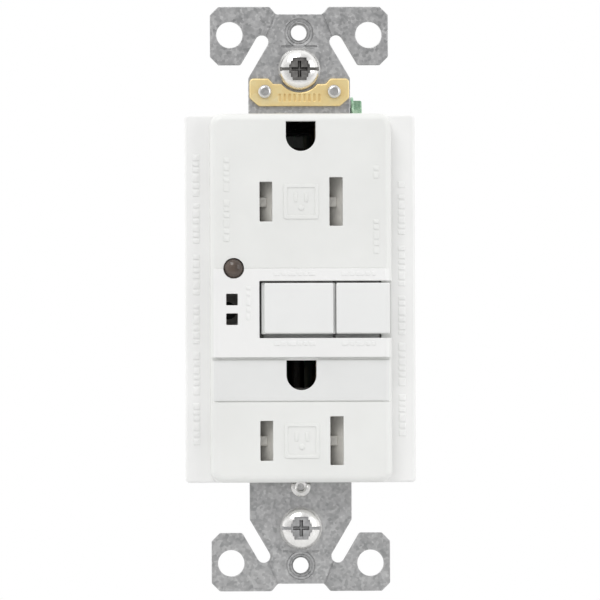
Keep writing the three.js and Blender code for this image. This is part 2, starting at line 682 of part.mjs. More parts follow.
function indicatorLens() {
  const [x, z] = LENS.at;
  const crown = [[0, -8.35], [0.9, -8.2], [1.5, -7.9]];
  const profile = [...crown, [LENS.radius, -7.5], [LENS.radius, -4.6], [0, -4.6]];
  const dome = turned(profile, 20).translate(x, 0, z);
  return joined(dome, rod("y", 1.2, [-4.7, 19.4], LENS.at, 12));
}

// ---------------------------------------------------------------- put together
add("front_cover", frontCover(), WHITE_PLASTIC);
add("contact_tray", tray(), TRAY_PLASTIC);
add("rear_housing", rearHousing(), GREY_PLASTIC);
columnPlaces().forEach((at, i) => add(`assembly_screw_${i + 1}`, assemblyScrew(at), BRIGHT_STEEL));

add("mounting_strap", mountingStrap(), GALVANISED);
add("grounding_clip", groundingClip(), BRASS);
add("clip_rivet_left", clipRivet(-1), GALVANISED);
add("clip_rivet_right", clipRivet(1), GALVANISED);
add("strap_rivet", strapRivet(), BRIGHT_STEEL);
for (const [name, end] of [["top", 1], ["bottom", -1]]) {
  const z = (end * SCREW_SPACING) / 2;
  const screw = add(`mounting_screw_${name}`, boxScrew(), BRIGHT_STEEL);
  screw.position.set(0, -STRAP.thick - GAP, z);
  add(`screw_retainer_${name}`, screwRetainer(z), FIBRE);
}
add("ground_screw", earthScrew(), GREEN_STEEL);

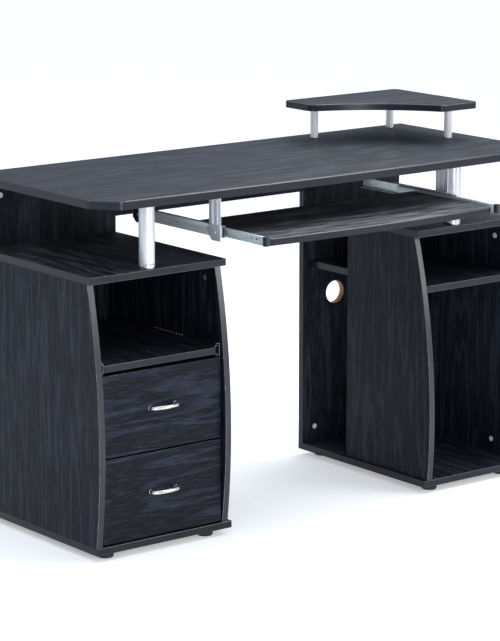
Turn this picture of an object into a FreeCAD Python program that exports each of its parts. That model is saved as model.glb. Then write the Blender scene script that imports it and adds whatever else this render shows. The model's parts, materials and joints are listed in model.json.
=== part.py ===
"""Computer desk with a sliding keyboard tray, two pedestals and a raised corner shelf.

Millimetres.  +X runs to the right along the desktop, +Y to the back, +Z up.  The origin is on
the floor, under the middle of the space the desk takes up with its keyboard tray part way out.
Depths are written as distances from the desktop's back edge towards the front.
"""
import FreeCAD
import Part
import math
import os

os.makedirs("parts", exist_ok=True)
V = FreeCAD.Vector

# ---- overall sizes -----------------------------------------------------------------------
desk_w = 1200.0            # desktop width
desk_t = 18.0              # desktop thickness
desk_h = 755.0             # desktop top above the floor
desk_end_depth = 487.0     # desktop depth at its two ends
desk_bow = 14.0            # how much further the middle of the front edge comes out
desk_cut = 52.0            # corner cut off at the two front corners, each way
desk_cut_r = 24.0          # rounding of the cut's two ends
desk_edge_r = 2.5          # rounding of the desktop's upper edge
board_t = 15.0             # all carcass boards
edge_r = 1.0               # broken edge of the carcass boards
tray_reach = 598.0         # desktop back edge to tray front edge, tray part way out
desk_under = desk_h - desk_t
past = 1.0                 # how far a cutting block reaches past what it cuts
close = 1e-6               # places nearer than this are the same place

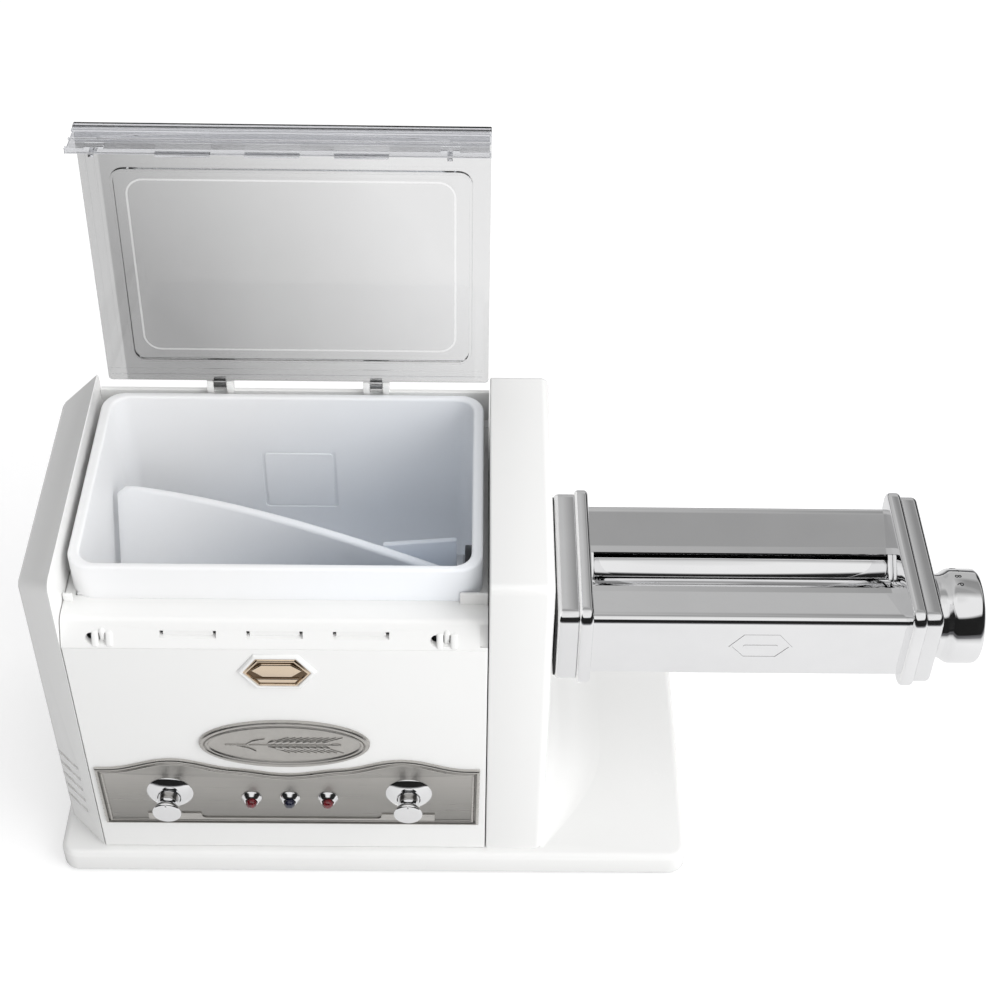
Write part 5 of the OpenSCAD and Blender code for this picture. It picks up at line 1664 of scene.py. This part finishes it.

### Short task
Each line above must be printed exactly as it appears.

### Result
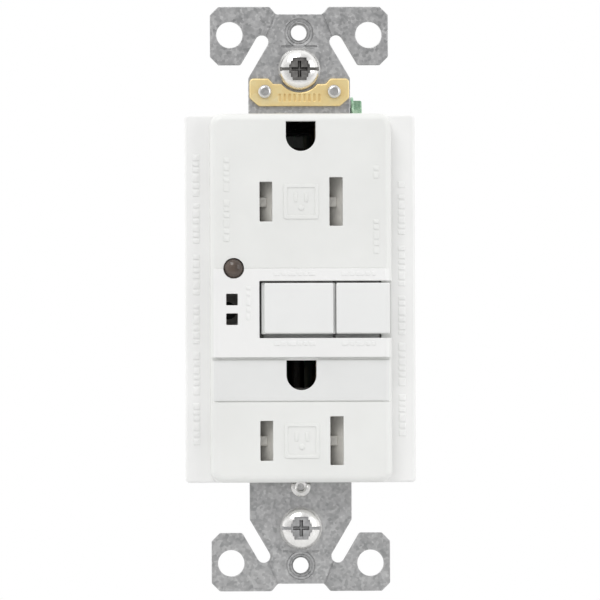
Keep writing the three.js and Blender code for this image. This is part 2, starting at line 682 of part.mjs. More parts follow.
function indicatorLens() {
  const [x, z] = LENS.at;
  const crown = [[0, -8.35], [0.9, -8.2], [1.5, -7.9]];
  const profile = [...crown, [LENS.radius, -7.5], [LENS.radius, -4.6], [0, -4.6]];
  const dome = turned(profile, 20).translate(x, 0, z);
  return joined(dome, rod("y", 1.2, [-4.7, 19.4], LENS.at, 12));
}

// ---------------------------------------------------------------- put together
add("front_cover", frontCover(), WHITE_PLASTIC);
add("contact_tray", tray(), TRAY_PLASTIC);
add("rear_housing", rearHousing(), GREY_PLASTIC);
columnPlaces().forEach((at, i) => add(`assembly_screw_${i + 1}`, assemblyScrew(at), BRIGHT_STEEL));

add("mounting_strap", mountingStrap(), GALVANISED);
add("grounding_clip", groundingClip(), BRASS);
add("clip_rivet_left", clipRivet(-1), GALVANISED);
add("clip_rivet_right", clipRivet(1), GALVANISED);
add("strap_rivet", strapRivet(), BRIGHT_STEEL);
for (const [name, end] of [["top", 1], ["bottom", -1]]) {
  const z = (end * SCREW_SPACING) / 2;
  const screw = add(`mounting_screw_${name}`, boxScrew(), BRIGHT_STEEL);
  screw.position.set(0, -STRAP.thick - GAP, z);
  add(`screw_retainer_${name}`, screwRetainer(z), FIBRE);
}
add("ground_screw", earthScrew(), GREEN_STEEL);

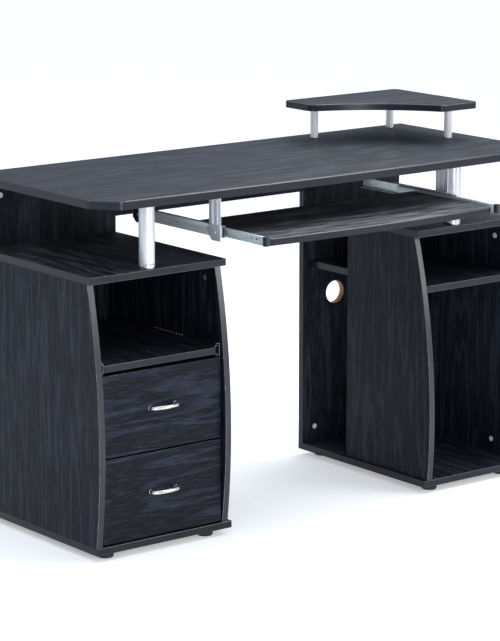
Turn this picture of an object into a FreeCAD Python program that exports each of its parts. That model is saved as model.glb. Then write the Blender scene script that imports it and adds whatever else this render shows. The model's parts, materials and joints are listed in model.json.
=== part.py ===
"""Computer desk with a sliding keyboard tray, two pedestals and a raised corner shelf.

Millimetres.  +X runs to the right along the desktop, +Y to the back, +Z up.  The origin is on
the floor, under the middle of the space the desk takes up with its keyboard tray part way out.
Depths are written as distances from the desktop's back edge towards the front.
"""
import FreeCAD
import Part
import math
import os

os.makedirs("parts", exist_ok=True)
V = FreeCAD.Vector

# ---- overall sizes -----------------------------------------------------------------------
desk_w = 1200.0            # desktop width
desk_t = 18.0              # desktop thickness
desk_h = 755.0             # desktop top above the floor
desk_end_depth = 487.0     # desktop depth at its two ends
desk_bow = 14.0            # how much further the middle of the front edge comes out
desk_cut = 52.0            # corner cut off at the two front corners, each way
desk_cut_r = 24.0          # rounding of the cut's two ends
desk_edge_r = 2.5          # rounding of the desktop's upper edge
board_t = 15.0             # all carcass boards
edge_r = 1.0               # broken edge of the carcass boards
tray_reach = 598.0         # desktop back edge to tray front edge, tray part way out
desk_under = desk_h - desk_t
past = 1.0                 # how far a cutting block reaches past what it cuts
close = 1e-6               # places nearer than this are the same place

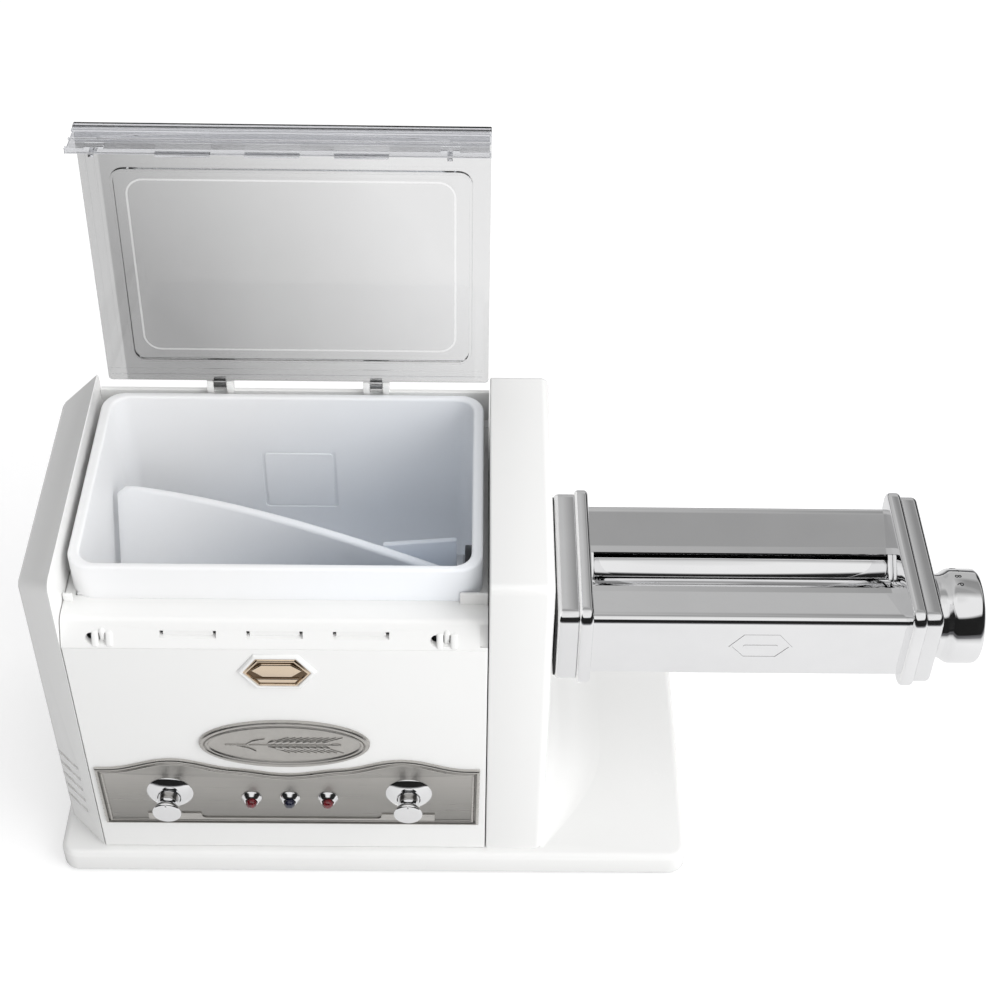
Write part 5 of the OpenSCAD and Blender code for this picture. It picks up at line 1664 of scene.py. This part finishes it.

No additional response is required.